**SET TASK**
Every line in the listing below from the one with "bpy.data.objects.remove(obj)" through the one with "# with its seams, fold" is to be reproduced exactly, both ends included; leave out the rest.

## Begin MATERIAL TO PROCESS

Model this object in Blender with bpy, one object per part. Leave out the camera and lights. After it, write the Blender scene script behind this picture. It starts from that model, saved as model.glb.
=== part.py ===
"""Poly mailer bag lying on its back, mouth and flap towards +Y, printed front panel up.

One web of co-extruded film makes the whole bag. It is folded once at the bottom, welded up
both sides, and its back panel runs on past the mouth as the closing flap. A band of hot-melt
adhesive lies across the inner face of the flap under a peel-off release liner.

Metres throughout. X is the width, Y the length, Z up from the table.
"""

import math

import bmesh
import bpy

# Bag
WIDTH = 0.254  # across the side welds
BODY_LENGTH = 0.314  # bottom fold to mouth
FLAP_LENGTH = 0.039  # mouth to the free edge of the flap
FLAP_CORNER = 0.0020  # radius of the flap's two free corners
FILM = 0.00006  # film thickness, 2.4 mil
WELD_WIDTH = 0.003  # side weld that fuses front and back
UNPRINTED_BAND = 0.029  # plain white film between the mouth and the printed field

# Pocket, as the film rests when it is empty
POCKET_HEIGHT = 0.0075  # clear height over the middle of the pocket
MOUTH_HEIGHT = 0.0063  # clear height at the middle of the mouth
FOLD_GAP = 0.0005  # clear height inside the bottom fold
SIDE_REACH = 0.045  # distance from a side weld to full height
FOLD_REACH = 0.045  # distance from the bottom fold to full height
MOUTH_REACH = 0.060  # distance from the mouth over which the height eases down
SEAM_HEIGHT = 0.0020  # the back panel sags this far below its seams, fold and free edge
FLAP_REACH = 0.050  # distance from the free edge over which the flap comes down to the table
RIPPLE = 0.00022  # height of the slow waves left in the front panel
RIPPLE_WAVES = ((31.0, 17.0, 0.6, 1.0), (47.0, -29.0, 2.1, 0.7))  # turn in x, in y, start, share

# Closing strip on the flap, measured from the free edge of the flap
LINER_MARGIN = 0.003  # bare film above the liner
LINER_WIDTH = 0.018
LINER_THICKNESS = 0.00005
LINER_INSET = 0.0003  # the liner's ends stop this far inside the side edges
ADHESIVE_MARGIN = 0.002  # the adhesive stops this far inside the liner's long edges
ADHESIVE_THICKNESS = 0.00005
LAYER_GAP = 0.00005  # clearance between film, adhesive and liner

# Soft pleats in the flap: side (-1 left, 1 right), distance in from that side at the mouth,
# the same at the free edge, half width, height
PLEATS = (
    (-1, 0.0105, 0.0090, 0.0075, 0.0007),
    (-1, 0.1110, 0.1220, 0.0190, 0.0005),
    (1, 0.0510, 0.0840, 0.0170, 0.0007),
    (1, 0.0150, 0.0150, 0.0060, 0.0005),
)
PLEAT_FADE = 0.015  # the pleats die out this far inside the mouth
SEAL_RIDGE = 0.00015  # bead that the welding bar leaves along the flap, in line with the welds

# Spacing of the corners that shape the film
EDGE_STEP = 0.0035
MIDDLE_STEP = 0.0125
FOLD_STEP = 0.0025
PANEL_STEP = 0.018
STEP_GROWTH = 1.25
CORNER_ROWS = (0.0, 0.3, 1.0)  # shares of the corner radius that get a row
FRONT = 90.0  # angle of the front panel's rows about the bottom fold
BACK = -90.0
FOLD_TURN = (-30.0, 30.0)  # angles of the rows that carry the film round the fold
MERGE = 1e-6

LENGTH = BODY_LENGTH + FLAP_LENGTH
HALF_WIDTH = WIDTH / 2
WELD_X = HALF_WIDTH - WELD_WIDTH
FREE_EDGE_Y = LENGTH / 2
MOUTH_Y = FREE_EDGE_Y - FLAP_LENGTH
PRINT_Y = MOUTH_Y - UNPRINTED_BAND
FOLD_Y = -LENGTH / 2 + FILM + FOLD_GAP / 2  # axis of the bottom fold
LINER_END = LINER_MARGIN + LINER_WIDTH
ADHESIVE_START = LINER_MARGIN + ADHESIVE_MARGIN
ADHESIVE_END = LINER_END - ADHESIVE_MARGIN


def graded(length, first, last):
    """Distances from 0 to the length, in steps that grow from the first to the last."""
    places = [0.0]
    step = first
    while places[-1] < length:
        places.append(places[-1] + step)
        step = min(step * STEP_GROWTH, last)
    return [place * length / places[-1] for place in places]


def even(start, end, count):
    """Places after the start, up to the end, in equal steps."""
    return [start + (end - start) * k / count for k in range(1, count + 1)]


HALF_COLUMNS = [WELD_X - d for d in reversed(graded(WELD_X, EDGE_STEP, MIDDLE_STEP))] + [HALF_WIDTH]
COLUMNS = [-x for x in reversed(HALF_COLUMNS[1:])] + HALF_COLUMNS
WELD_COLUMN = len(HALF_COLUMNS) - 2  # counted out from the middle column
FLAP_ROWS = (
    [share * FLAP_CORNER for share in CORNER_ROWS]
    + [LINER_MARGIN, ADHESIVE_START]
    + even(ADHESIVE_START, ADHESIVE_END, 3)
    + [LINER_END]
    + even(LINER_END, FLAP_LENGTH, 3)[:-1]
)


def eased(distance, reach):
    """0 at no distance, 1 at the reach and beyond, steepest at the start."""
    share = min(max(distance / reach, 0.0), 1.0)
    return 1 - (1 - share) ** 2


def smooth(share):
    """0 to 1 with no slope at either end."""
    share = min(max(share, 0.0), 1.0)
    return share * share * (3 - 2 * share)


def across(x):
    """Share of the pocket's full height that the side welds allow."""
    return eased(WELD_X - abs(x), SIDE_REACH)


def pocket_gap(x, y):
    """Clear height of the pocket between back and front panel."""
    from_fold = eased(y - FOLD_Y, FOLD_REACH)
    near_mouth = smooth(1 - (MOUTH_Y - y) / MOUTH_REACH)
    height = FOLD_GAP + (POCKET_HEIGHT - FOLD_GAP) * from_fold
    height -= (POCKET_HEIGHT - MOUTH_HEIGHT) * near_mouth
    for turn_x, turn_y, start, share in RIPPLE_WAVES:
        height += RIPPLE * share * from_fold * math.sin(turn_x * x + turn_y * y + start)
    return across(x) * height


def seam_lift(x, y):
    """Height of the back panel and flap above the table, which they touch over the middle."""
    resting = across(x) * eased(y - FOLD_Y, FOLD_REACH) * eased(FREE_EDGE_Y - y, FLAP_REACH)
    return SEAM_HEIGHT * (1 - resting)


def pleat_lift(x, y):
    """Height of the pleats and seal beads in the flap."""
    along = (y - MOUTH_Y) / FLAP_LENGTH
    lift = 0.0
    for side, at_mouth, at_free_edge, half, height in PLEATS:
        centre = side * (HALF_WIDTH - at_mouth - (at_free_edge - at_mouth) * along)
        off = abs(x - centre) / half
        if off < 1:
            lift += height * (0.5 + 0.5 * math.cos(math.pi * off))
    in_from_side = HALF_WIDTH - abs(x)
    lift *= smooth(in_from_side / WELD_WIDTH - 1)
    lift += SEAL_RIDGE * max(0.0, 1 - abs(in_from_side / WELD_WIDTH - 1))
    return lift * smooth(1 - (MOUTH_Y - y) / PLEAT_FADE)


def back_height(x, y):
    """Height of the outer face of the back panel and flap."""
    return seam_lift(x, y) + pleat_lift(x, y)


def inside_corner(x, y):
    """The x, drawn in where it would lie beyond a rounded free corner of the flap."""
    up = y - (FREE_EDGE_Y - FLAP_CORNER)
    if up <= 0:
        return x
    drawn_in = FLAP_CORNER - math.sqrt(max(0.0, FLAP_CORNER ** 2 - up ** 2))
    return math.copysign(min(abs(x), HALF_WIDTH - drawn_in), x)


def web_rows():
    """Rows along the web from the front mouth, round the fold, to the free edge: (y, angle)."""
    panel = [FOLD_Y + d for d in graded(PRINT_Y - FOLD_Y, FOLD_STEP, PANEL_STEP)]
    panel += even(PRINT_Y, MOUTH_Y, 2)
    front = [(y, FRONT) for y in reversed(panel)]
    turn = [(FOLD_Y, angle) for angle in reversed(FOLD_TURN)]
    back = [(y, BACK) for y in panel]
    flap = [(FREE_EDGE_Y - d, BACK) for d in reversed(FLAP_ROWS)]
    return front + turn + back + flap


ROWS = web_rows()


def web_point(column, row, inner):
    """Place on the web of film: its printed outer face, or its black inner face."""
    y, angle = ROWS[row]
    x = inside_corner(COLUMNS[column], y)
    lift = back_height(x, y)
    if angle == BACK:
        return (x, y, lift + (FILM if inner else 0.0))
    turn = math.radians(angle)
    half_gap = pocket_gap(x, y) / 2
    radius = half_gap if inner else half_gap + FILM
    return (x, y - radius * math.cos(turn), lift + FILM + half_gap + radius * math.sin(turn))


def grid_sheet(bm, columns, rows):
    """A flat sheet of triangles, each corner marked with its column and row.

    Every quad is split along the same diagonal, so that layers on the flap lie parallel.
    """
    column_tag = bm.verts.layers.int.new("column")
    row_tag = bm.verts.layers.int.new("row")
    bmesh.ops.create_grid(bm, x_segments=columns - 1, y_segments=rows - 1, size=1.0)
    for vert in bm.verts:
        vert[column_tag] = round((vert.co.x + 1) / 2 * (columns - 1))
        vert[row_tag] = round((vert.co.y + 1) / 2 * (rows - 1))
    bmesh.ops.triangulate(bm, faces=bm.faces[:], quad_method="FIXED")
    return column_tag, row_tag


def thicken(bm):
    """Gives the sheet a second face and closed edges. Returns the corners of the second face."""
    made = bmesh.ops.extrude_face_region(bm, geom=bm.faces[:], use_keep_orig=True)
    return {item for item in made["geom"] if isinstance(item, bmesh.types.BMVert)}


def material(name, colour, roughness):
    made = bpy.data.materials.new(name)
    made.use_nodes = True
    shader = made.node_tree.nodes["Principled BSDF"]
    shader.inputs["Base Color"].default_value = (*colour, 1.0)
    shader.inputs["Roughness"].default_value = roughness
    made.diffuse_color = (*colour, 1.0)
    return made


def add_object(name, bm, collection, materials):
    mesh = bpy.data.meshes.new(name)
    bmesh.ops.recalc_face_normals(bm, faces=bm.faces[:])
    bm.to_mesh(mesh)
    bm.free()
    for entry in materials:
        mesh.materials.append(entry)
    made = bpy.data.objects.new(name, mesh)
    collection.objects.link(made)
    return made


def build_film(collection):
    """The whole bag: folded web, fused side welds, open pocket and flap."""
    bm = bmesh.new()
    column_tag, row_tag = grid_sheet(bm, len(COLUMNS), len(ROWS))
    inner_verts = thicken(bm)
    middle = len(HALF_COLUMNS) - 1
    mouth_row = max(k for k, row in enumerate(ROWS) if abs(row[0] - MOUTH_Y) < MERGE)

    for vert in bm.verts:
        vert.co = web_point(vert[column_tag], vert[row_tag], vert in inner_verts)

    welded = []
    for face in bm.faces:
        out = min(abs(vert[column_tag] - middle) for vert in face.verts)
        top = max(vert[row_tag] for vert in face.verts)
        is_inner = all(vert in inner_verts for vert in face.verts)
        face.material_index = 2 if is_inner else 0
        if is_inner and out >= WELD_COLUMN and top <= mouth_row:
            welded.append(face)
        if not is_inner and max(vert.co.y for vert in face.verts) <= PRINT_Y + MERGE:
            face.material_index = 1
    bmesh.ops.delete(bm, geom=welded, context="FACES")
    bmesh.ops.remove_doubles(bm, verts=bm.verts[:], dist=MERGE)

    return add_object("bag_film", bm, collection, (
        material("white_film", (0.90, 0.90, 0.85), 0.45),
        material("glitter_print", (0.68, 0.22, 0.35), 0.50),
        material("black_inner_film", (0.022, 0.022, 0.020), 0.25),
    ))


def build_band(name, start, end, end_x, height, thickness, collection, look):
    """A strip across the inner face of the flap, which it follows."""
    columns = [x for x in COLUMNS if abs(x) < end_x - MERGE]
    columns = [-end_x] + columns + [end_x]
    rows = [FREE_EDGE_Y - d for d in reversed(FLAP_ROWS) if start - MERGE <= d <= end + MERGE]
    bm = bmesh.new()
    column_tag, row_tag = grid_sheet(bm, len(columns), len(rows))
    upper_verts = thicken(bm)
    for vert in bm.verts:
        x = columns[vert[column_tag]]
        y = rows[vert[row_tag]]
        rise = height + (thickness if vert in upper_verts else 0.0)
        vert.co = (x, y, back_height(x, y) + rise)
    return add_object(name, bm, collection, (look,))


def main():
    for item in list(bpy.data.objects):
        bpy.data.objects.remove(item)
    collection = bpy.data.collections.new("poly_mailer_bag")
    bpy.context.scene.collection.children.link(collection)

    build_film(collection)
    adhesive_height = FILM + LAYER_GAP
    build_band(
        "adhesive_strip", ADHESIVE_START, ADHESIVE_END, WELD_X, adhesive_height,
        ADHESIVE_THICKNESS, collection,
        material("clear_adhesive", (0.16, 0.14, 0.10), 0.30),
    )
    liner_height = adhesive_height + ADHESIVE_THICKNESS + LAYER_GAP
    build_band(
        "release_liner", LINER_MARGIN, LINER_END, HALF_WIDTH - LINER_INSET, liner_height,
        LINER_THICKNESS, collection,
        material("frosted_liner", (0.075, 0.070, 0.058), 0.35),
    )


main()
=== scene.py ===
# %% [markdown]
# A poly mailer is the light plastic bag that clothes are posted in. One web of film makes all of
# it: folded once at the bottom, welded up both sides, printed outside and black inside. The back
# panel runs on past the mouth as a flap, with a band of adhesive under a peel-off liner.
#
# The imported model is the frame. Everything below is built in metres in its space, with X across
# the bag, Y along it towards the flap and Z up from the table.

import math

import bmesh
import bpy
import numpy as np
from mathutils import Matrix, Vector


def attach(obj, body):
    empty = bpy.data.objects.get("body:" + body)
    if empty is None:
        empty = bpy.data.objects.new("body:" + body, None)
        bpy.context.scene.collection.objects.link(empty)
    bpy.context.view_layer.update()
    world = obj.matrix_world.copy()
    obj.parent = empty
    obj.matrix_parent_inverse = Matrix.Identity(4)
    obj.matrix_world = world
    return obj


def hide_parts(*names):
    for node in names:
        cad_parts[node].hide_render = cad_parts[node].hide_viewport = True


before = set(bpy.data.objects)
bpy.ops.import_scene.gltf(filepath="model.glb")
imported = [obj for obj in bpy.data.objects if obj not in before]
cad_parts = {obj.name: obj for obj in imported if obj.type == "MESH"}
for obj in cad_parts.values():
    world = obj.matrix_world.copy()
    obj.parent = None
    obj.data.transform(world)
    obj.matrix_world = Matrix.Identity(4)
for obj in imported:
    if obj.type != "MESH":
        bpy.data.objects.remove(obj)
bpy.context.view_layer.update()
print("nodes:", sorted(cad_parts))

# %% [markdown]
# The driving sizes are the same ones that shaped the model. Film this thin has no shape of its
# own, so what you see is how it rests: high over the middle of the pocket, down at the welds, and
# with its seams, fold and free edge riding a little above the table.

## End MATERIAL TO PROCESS
## Begin MATERIAL TO PROCESS

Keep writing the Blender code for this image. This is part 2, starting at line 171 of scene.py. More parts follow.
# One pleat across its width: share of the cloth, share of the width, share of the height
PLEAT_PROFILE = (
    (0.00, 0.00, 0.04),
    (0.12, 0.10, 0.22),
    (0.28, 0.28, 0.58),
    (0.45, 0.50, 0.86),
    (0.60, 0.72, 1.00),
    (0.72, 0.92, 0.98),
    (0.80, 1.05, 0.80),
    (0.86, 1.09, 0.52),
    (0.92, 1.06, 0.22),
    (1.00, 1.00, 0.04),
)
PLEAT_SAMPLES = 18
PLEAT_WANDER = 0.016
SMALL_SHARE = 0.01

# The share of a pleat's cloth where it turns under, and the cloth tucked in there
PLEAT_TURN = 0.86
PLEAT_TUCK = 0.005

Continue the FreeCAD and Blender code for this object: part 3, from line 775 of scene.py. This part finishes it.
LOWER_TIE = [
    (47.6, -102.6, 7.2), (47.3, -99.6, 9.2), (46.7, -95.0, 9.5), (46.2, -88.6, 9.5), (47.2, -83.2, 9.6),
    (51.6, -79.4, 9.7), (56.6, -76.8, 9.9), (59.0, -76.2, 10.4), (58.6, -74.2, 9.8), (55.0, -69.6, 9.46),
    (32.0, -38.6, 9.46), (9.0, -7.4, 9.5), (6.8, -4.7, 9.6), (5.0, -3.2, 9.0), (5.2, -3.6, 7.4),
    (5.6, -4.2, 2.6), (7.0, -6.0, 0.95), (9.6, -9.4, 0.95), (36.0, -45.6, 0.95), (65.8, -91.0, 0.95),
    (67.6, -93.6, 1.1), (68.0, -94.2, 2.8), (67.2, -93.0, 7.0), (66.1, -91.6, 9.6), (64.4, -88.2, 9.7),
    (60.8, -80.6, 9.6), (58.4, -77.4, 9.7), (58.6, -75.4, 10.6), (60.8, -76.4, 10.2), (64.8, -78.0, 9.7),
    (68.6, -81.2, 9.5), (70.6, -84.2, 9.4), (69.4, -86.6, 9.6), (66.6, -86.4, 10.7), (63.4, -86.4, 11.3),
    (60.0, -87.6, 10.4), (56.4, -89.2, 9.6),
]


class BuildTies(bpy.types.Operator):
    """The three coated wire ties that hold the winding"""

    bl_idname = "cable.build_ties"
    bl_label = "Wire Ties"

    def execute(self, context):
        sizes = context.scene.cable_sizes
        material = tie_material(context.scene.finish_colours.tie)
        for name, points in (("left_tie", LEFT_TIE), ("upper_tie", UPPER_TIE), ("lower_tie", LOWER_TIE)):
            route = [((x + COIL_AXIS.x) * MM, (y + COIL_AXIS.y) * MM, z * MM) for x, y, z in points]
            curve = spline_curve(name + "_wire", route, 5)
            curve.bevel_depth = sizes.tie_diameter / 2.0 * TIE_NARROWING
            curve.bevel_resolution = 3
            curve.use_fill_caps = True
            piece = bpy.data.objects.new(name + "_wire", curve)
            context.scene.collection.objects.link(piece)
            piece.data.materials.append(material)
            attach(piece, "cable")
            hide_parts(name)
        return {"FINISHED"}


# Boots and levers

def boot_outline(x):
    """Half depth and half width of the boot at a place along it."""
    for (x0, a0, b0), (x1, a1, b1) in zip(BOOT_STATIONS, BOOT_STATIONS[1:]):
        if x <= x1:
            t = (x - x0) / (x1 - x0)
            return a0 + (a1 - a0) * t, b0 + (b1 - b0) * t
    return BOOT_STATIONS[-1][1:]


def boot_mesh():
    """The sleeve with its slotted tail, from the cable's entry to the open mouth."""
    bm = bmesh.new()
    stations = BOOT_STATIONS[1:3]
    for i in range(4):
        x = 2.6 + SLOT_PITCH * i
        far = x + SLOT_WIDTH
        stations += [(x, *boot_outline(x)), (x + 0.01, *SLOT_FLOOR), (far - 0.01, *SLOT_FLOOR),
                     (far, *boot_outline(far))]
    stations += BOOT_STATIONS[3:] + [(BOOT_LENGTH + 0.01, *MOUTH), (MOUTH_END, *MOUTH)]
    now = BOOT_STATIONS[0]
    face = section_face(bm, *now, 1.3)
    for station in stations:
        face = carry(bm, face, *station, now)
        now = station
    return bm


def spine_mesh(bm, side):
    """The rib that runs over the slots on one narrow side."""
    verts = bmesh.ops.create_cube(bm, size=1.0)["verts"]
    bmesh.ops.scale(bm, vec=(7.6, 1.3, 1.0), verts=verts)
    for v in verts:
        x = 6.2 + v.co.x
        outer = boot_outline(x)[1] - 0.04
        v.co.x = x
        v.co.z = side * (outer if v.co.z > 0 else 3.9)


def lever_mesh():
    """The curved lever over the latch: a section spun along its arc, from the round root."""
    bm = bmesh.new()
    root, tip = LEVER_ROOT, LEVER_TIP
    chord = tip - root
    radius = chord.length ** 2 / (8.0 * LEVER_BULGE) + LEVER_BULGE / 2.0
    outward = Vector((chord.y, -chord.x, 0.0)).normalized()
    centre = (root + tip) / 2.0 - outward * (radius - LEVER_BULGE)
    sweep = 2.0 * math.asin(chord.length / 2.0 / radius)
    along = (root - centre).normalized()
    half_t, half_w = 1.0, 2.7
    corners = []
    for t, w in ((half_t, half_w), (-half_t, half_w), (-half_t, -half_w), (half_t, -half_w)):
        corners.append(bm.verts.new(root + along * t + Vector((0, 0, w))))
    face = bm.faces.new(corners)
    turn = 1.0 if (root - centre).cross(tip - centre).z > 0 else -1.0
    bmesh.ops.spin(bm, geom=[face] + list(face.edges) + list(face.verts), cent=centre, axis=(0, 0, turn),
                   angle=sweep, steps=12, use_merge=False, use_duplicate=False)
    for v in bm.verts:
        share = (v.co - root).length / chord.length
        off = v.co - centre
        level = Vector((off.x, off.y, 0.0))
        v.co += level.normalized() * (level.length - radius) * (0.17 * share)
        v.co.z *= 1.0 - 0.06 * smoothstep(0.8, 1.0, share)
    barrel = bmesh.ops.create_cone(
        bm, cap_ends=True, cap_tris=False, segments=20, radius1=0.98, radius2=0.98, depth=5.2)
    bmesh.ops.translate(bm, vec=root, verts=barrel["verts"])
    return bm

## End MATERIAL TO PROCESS

**IN RESPONSE**
        bpy.data.objects.remove(obj)
bpy.context.view_layer.update()
print("nodes:", sorted(cad_parts))

# %% [markdown]
# The driving sizes are the same ones that shaped the model. Film this thin has no shape of its
# own, so what you see is how it rests: high over the middle of the pocket, down at the welds, and
# with its seams, fold and free edge riding a little above the table.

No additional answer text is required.